Explanations

Sometimes you might want to understand why a SAT problem is unsatisfiable and therefore does not have a solution. Given a set of formulas for which the sat() call returns UNSAT, there is at least one contradiction in this set of formulas.

Finding this contradiction is the goal of the explanation algorithms in LogicNG. The approach of all of them is to find a subset of formulas which are involved in this conflict. In LogicNG, three types of those subsets are implemented:

  1. Unsatisfiable core (Unsat Core)
  2. Minimal unsatisfiable subset (MUS)
  3. Smallest minimal unsatisfiable subset (SMUS)

To explain the three different types of explanation, we consider the following example of a set of unsatisfiable formulas:

A & B & C
A => D
D => E
E => ~C
A => ~B

Analyzing this conflict by hand we can see that there are two problems in this formula set:

  1. A & B & C must be true, but A => ~B contradicts this
  2. A & B & C must be true, but the chain A => D, D => E, E => ~C contradicts this

An unsatisfiable core is a subset of the original formulas which contains a conflict. In this case this could be e.g.

A & B & C
A => D
A => ~B

We see this formula set still contains a conflict (the first from above) but also another formula which is not relevant for the conflict. The unsat core may be (and usually is) smaller than the original set of formulas, as long as it still contains a conflict. The advantage of an unsatisfiable core is that it can be efficiently computed on a SAT solver.

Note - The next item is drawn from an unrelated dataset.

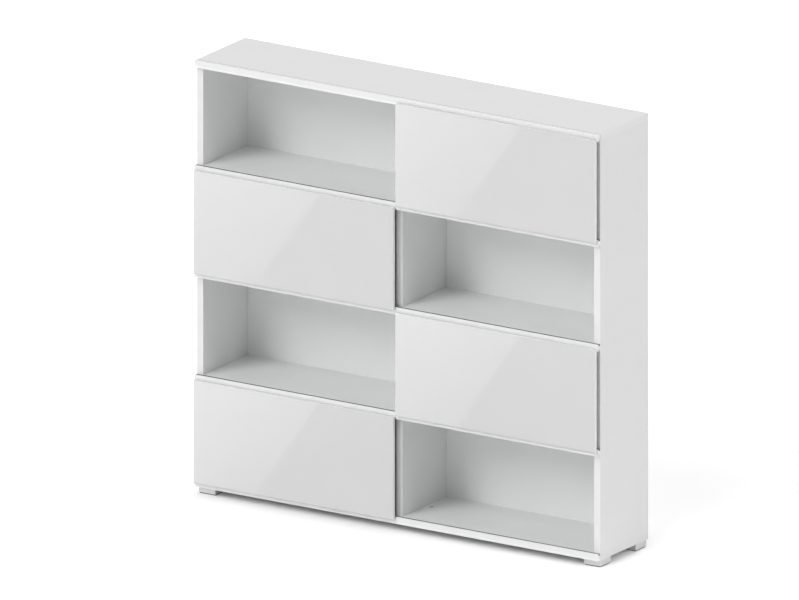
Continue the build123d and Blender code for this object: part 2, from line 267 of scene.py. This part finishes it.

A minimal unsatisfiable subset (MUS) is an unsat core with a certain condition: No formula can be removed from it without dissolving the conflict. So in this example, the formula set

A & B & C
A => D
D => E
E => ~C

would be a MUS. No formula in this set can be removed without resolving the conflict. A MUS is locally minimal, meaning you cannot remove formulas from the MUS but there may be smaller MUSes in the original formula set.

That is where the smallest minimal unsatisfiable subset (SMUS) comes into play. This a globally minimal MUS, meaning there may be other MUSes but none with lesser formulas. In this case the subset

A & B & C
A => ~B

is the only SMUS.

Depending on your application, you may need one of these variants. Note that an unsatisfiable core can be produced by the SAT solver directly (if proof tracing is activated) and often it is already a MUS, but that is not guaranteed. If you need a MUS and already work with a SAT solver, it is a good idea to first extract an unsatisfiable core and then compute the MUS only on the core which usually has far fewer formulas than the original formula set.

A SMUS is very hard to compute (since there can be exponentially many MUSes in a conflict). Therefore, this really should only be used when required.

Application Insight

When working with explanations, we usually propose working with propositions instead of formulas, as they can store additional information and the explanations are returned in terms of propositions: When working with the SAT solver and using formulas, your explanation will contain clauses of the generated CNFs which often bare not much resemblance with the original input formulas.